James Romeo (Democrat)
Romeo, 50, is a partner of Syracuse law firm Romeo and Romeo. From 1989 to 1991, he was an assistant district attorney.
The experience of working on both sides of justice system –– both as a prosecutor and as a defense attorney –– and on a variety of areas including criminal and civil cases, Romeo said, make him a strong candidate for the judgeship. This is the first time Romeo has run for office.
Romeo was twice appointed by city court judges as a special prosecutor, a position needed when there is conflict of interest in the district attorney’s office. “That basically is an acknowledgement by the city court judges that I will be fair and I will bring justice to the case,” said Romeo.
As for his future plans, Romeo lists public safety as his top priority. “I want to concentrate my use of resources protecting the neighborhood and keeping our neighborhood safe,” said Romeo. “That means taking a harsh stance on violent criminals and taking a harsh stance on absentee landlords.”
Mary Anne Doherty (Democrat)
(Editor’s note: This story was updated with information from Doherty on April 22, 2013)
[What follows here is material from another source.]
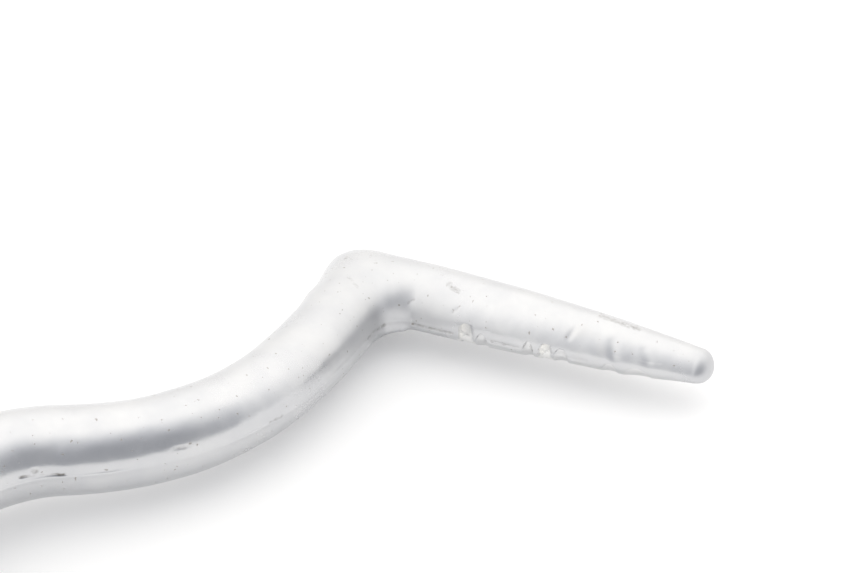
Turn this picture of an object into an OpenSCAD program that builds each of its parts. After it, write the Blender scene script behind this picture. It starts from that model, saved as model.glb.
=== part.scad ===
// Motorcycle gear shift lever: a one-piece aluminium forging (clamp boss, S-shaped
// arm and toe peg) held on the shift shaft by a pinch bolt with two washers.
//
// Frame: the origin is the centre of the serrated bore, +X runs along the bore
// towards the toe peg, +Y runs forward from the boss to the peg, +Z is up as the
// lever lies on a bench. The arm and the peg share one parting plane, which leans
// down from the boss so that both the boss and the corner reach the bench.

/* [Arm] */
// Distance from the shaft axis forward to the peg axis
peg_forward = 130; // [115:1:150]
// Radius of the round arm
arm_r = 5.5; // [5:0.1:6.2]
// Angle that the arm swings outboard and then back
bend_angle = 62.5; // [45:0.5:70]
// Centreline radius of the bend nearer the boss
rear_bend_r = 18; // [14:0.5:24]
// Centreline radius of the bend nearer the peg
front_bend_r = 32.5; // [26:0.5:38]
// Length of the straight stretch between the front bend and the corner
front_straight = 22.5; // [18:0.5:28]

/* [Toe peg] */
// Length from the corner's centre to the centre of the tip's round end
peg_l = 49.2; // [44:0.1:56]
// Half width at the root
peg_root_r = 5.65; // [5.3:0.05:6]
// Radius of the round tip
peg_tip_r = 2.9; // [2.4:0.1:3.4]
// How late the taper comes: 1 is a straight cone, more keeps the peg full for longer
peg_taper_power = 2.3; // [1.6:0.1:3]
// Depth of the flat underside below the parting plane
peg_under_depth = 3.5; // [3.3:0.1:3.7]
// Half width of each grip notch across the underside
notch_r = 0.9; // [0.7:0.05:1.1]
// Height of the notches' round roofs, measured from the parting plane
notch_roof_z = -0.6; // [-1.5:0.1:-0.4]
// Distance from one pair of notches to the next
notch_pair_pitch = 10.5; // [9:0.1:11]
// Distance between the two notches of a pair
notch_gap = 3.7; // [3:0.1:4]

/* [Clamp boss] */
// Outside radius of the boss
boss_r = 12; // [11.5:0.1:13]
// Length of the boss along the shaft
boss_w = 14; // [12:0.5:16]
// Radius of the bore at the serration crests
bore_crest_r = 5.55; // [5.45:0.01:5.6]
// Radius of the bore at the serration roots
bore_root_r = 6.05; // [5.95:0.01:6.15]
// Number of serrations round the bore
serrations = 30; // [24:1:36]
// Width of the clamp slot
slot_w = 2.5; // [2:0.1:3]
// Distance from the shaft axis back to the pinch bolt's axis
bolt_back = 11.5; // [11:0.1:12.5]
// Height of each ear's outer face from the slot's middle
ear_h = 8.5; // [8:0.1:9]

/* [Pinch bolt and washers] */
// Length of the bolt under its head
bolt_l = 20; // [18:0.5:20.5]
// Outer radius of the thread
thread_r = 2.98; // [2.95:0.01:2.99]
// Thread pitch
thread_pitch = 1; // [1:0.05:1.25]
// Width of the hexagon head across its flats
hex_af = 10; // [8:0.5:10]
// Height of the head
hex_h = 4; // [3.5:0.1:4.5]
// Thickness of the plain washer
plain_washer_t = 1.6; // [1:0.1:1.8]
// Outside radius of the plain washer
plain_washer_r = 6; // [5.5:0.1:6.2]
// Thickness of the split lock washer
lock_washer_t = 1.6; // [1.2:0.1:1.8]
// Outside radius of the split lock washer
lock_washer_r = 5.2; // [5:0.1:5.4]

/* [Hidden] */
$fn = 96;
eps = 0.01;
// Length by which a cutter passes the faces that it cuts through
overshoot = 1;

// Arm and parting plane
knuckle_lap = 0.08;
knuckle_r = arm_r + knuckle_lap;
joint_gap = 0.25;
plane_lean = asin((boss_r - knuckle_r) / peg_forward);
bend_side = 1 - cos(bend_angle);
bends_forward = (rear_bend_r + front_bend_r) * sin(bend_angle);
rear_straight = peg_forward - front_straight - bends_forward;
peg_side = (rear_bend_r + front_bend_r) * bend_side;
neck_start = 7;
neck_end = 26;
neck_inset = 0.4;
neck_r = boss_w / 2 - neck_inset;
neck_tuck = 0.05;

// Toe peg
peg_steps = 12;
tip_lap = 0.03;
under_lift_root = 2.7;
under_lift_tip = 0.2;
first_notch = 17;
notch_pairs = 3;

// Boss
ear_back = 7;
serration_half = 3.3;
serration_lap = 0.3;
spot_face_margin = 0.8;
spot_face_r = plain_washer_r + spot_face_margin;
clear_hole_r = 3.2;
tapped_hole_r = 3.05;
far = 60;

// Bolt
thread_depth = 0.54;
thread_crest = 0.12;
tip_chamfer = 0.6;
shank_neck = 1;
head_chamfer_rise = 1.5;
head_chamfer_inset = 0.2;
head_z = ear_h + plain_washer_t + lock_washer_t;
washer_hole_r = 3.2;
lock_gap = 0.9;
lock_slant = 20;

// Half width of the peg at a distance x from the corner
function peg_r(x) = peg_root_r
    - (peg_root_r - peg_tip_r) * pow(max(x, 0) / peg_l, peg_taper_power);

// Height of the centre of the underside's arc above the parting plane
function under_lift(x) = under_lift_root + (under_lift_tip - under_lift_root) * x / peg_l;

// Radius of the underside's arc
function under_r(x) = peg_under_depth + under_lift(x);

// Leans what is drawn flat in the parting plane down onto the bench
module in_parting_plane() {
    rotate([-plane_lean, 0, 0])
        children();
}

// A round bar along +Y
module bar_y(r, l) {
    rotate([-90, 0, 0])
        cylinder(r = r, h = l);
}

// One round bend in the parting plane, from angle a to a + sweep about its centre,
// stopping just short of both ends, where a knuckle closes the joint
module bend(bend_r, a, sweep) {
    trim = joint_gap / bend_r * 180 / PI;
    rotate([0, 0, a + trim])
        rotate_extrude(angle = sweep - 2 * trim)
            translate([bend_r, 0])
                circle(r = arm_r);
}

module knuckle(place) {
    translate(place)
        sphere(r = knuckle_r);
}

module arm() {
    rear_start = [0, rear_straight, 0];
    rear_end = rear_start + rear_bend_r * [bend_side, sin(bend_angle), 0];
    front_centre = rear_end + front_bend_r * [-cos(bend_angle), sin(bend_angle), 0];
    front_end = [peg_side, peg_forward - front_straight, 0];

    bar_y(arm_r, rear_straight);
    translate(rear_start + [rear_bend_r, 0, 0])
        bend(rear_bend_r, 180 - bend_angle, bend_angle);
    translate(front_centre)
        bend(front_bend_r, -bend_angle, bend_angle);
    translate(front_end)
        bar_y(arm_r, front_straight);
    for (place = [rear_start, rear_end, front_end, [peg_side, peg_forward, 0]])
        knuckle(place);
}

// The neck that swells from the arm into the boss
module neck() {
    translate([0, neck_start, 0])
        rotate([-90, 0, 0])
            cylinder(r1 = neck_r, r2 = arm_r - neck_tuck, h = neck_end - neck_start);
}

// Outline of the full round peg, turned about its own axis
module peg_outline() {
    side = [for (i = [0 : peg_steps]) let (x = peg_l * i / peg_steps) [peg_r(x), x]];
    intersection() {
        union() {
            polygon(concat([[0, 0]], side, [[0, peg_l]]));
            translate([0, peg_l])
                circle(r = peg_tip_r + tip_lap);
        }
        square([far, far]);
    }
}

// Outline that the flatter underside is turned from, about its raised and leaning axis
module under_outline() {
    end = peg_l + peg_tip_r + overshoot;
    polygon([[0, 0], [under_r(0), 0], [under_r(end), end], [0, end]]);
}

module peg() {
    lean = atan((under_lift_root - under_lift_tip) / peg_l);
    intersection() {
        rotate([0, 90, 0])
            rotate_extrude()
                peg_outline();
        union() {
            translate([-eps, -far / 2, 0])
                cube([far, far, far]);
            translate([0, 0, under_lift_root])
                rotate([0, 90 + lean, 0])
                    rotate_extrude()
                        under_outline();
        }
    }
}

// Three pairs of round-roofed notches cut across the underside of the peg
module peg_notches() {
    for (pair = [0 : notch_pairs - 1])
        for (side = [0, 1])
            translate([first_notch + pair * notch_pair_pitch + side * notch_gap, 0, 0])
                rotate([90, 0, 0])
                    linear_extrude(height = far, center = true)
                        notch_outline();
}

module notch_outline() {
    translate([0, notch_roof_z - notch_r])
        circle(r = notch_r);
    translate([-notch_r, notch_roof_z - notch_r - far])
        square([2 * notch_r, far]);
}

// The boss with the lug behind it that the bolt pulls together
module boss_solid() {
    rotate([0, 90, 0])
        cylinder(r = boss_r, h = boss_w, center = true);
    translate([-boss_w / 2, -bolt_back - ear_back, -ear_h])
        cube([boss_w, bolt_back + ear_back, 2 * ear_h]);
}

// Crest bore with pointed serrations round it, along X
module serrated_bore() {
    step = 360 / serrations;
    half = serration_half;
    inner = bore_crest_r - serration_lap;
    rotate([0, 90, 0]) {
        cylinder(r = bore_crest_r, h = far, center = true);
        linear_extrude(height = far, center = true)
            polygon([for (i = [0 : serrations - 1], p = [[-half, inner], [0, bore_root_r], [half, inner]])
                p[1] * [cos(i * step + p[0]), sin(i * step + p[0])]]);
    }
}

module clamp_cuts() {
    serrated_bore();
    // Slot from the bore out through the back of the lug
    translate([-far / 2, -far, -slot_w / 2])
        cube([far, far, slot_w]);
    // Clearance hole in the upper ear, tapped hole in the lower ear
    translate([0, -bolt_back, 0]) {
        cylinder(r = clear_hole_r, h = far);
        translate([0, 0, -far])
            cylinder(r = tapped_hole_r, h = far);
        translate([0, 0, ear_h])
            cylinder(r = spot_face_r, h = far);
    }
}

module lever_forging() {
    color([0.80, 0.81, 0.82])
        difference() {
            union() {
                boss_solid();
                in_parting_plane() {
                    neck();
                    arm();
                    translate([peg_side, peg_forward, 0])
                        difference() {
                            peg();
                            peg_notches();
                        }
                }
            }
            clamp_cuts();
        }
}

// Outline of the threaded shank: one vee per turn, with the far end chamfered
module thread_outline() {
    turns = floor((bolt_l - shank_neck) / thread_pitch);
    root_r = thread_r - thread_depth;
    vees = [for (i = [0 : turns - 1]) let (z = tip_chamfer + i * thread_pitch) each [
        [thread_r, z],
        [thread_r, z + thread_crest],
        [root_r, z + thread_pitch / 2],
        [root_r, z + thread_pitch / 2 + thread_crest]
    ]];
    polygon(concat([[0, 0], [root_r, 0]], vees, [[root_r, bolt_l], [0, bolt_l]]));
}

// Hexagon head with its top corners turned off
module hex_head() {
    corner_r = hex_af / 2 / cos(30);
    intersection() {
        cylinder(r = corner_r, h = hex_h, $fn = 6);
        cylinder(
            r1 = corner_r + hex_h * head_chamfer_rise,
            r2 = hex_af / 2 - head_chamfer_inset,
            h = hex_h
        );
    }
}

module pinch_bolt() {
    color([0.62, 0.63, 0.65])
        translate([0, -bolt_back, head_z]) {
            hex_head();
            translate([0, 0, -bolt_l])
                rotate_extrude()
                    thread_outline();
        }
}

// Spring washer, cut through on a slant
module lock_washer() {
    color([0.55, 0.56, 0.58])
        translate([0, -bolt_back, ear_h + plain_washer_t])
            difference() {
                cylinder(r = lock_washer_r, h = lock_washer_t);
                translate([0, 0, -overshoot])
                    cylinder(r = washer_hole_r, h = lock_washer_t + 2 * overshoot);
                translate([0, -lock_washer_r, lock_washer_t / 2])
                    rotate([0, lock_slant, 0])
                        cube([lock_gap, 2 * lock_washer_r, 4 * lock_washer_t], center = true);
            }
}

module plain_washer() {
    color([0.66, 0.67, 0.68])
        translate([0, -bolt_back, ear_h])
            difference() {
                cylinder(r = plain_washer_r, h = plain_washer_t);
                translate([0, 0, -overshoot])
                    cylinder(r = washer_hole_r, h = plain_washer_t + 2 * overshoot);
            }
}

lever_forging();
pinch_bolt();
lock_washer();
plain_washer();
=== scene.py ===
"""Looks of a forged aluminium gear shift lever with its pinch bolt and washers.

The lever is one swept skin, from the clamp lug through the boss, the S-shaped arm and the
corner to the tip of the toe peg; the bore, slot and bolt hole are cut out of it afterwards.
Sizes are millimetres in the row frame and become metres when a mesh is made.
"""
import math

import bmesh
import bpy
import numpy as np
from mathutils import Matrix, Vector, noise


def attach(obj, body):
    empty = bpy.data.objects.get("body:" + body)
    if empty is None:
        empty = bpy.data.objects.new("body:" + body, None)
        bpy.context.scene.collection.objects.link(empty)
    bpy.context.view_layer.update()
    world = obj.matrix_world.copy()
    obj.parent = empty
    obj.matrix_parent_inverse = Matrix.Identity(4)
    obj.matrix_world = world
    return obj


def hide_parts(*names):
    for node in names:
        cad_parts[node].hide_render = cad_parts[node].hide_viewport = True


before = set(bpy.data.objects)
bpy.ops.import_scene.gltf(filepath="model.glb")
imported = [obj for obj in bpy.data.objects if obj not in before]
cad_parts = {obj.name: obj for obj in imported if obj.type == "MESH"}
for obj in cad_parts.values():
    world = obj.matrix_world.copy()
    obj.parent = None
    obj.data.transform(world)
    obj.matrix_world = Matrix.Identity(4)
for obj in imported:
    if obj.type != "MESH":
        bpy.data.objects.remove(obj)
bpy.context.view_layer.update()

MM = 0.001

# Arm, as in the CAD model
PEG_FORWARD = 130.0
ARM_R = 5.5
BEND = math.radians(62.5)
REAR_R = 18.0
FRONT_R = 32.5
FRONT_STRAIGHT = 22.5
KNUCKLE_R = ARM_R + 0.08
SIDE_STEP = (REAR_R + FRONT_R) * (1 - math.cos(BEND))
BENDS_FORWARD = (REAR_R + FRONT_R) * math.sin(BEND)
REAR_STRAIGHT = PEG_FORWARD - FRONT_STRAIGHT - BENDS_FORWARD
CORNER = np.array([SIDE_STEP, PEG_FORWARD])
INNER_FILLET = 4.0

# What only the skin has: the arm is thicker behind REAR_BEND and fuller in front of FRONT_BEND,
# and uneven where it was bent. A swell is its size, then where it rises, is full, fades and ends,
# along +Y for the arm and from 0 to 1 round the corner.
REAR_THICKER = 0.36
REAR_BEND = (72, 86)
FRONT_UNDER = 0.2
FRONT_NEAR = 0.25
FRONT_BEND = (107, 113)
UNDER_SWELL = (0.28, 76, 84, 88, 96)
NEAR_HOLLOW = (-0.15, 92, 97, 102, 108)
FAR_HOLLOW = (-0.35, 105, 113, 116, 121)
CORNER_BULGE = (1.50, 0.11, 0.42, 0.45, 0.68)
CORNER_NARROW = 0.17
CORNER_FULL = 2.35
CORNER_FULLER = (0.15, 0, 0.4, 0.4, 0.8)
CORNER_STATIONS = 46
CORNER_RUN = 12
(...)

Doherty, 52, has worked for the city of Syracuse for 12 years and spent 10 of those years as a litigator. In 2011, she was appointed by Mayor Stephanie Miner as Syracuse corporation counsel, where she managed an office of 12 attorneys and 10 staff. The corporation counsel offers legal advice to the mayor, the city departments and other city agencies about economic development, real estate transactions and other legal issues, according to the city’s website.
“It has been a dream of mine to become a judge,” Doherty said in an email interview. “I feel that my experience with the city makes me a unique candidate as I am intimately aware of city residents’ concerns because I have dealt with the residents and their concerns for 12 years.”
Doherty volunteered for about seven years at Vera House for the Monday Evening Clinic, a program to give women free legal advice. She is a former vice president of the Central New York Women’s Bar Association.
Doherty earned her law degree from Western New England University in Springfield, Mass., in 1999, and a bachelor’s degree in fine arts from Syracuse University in 1985.
(Maya Gao Qian is a graduate student in magazine, newspaper and online journalism.)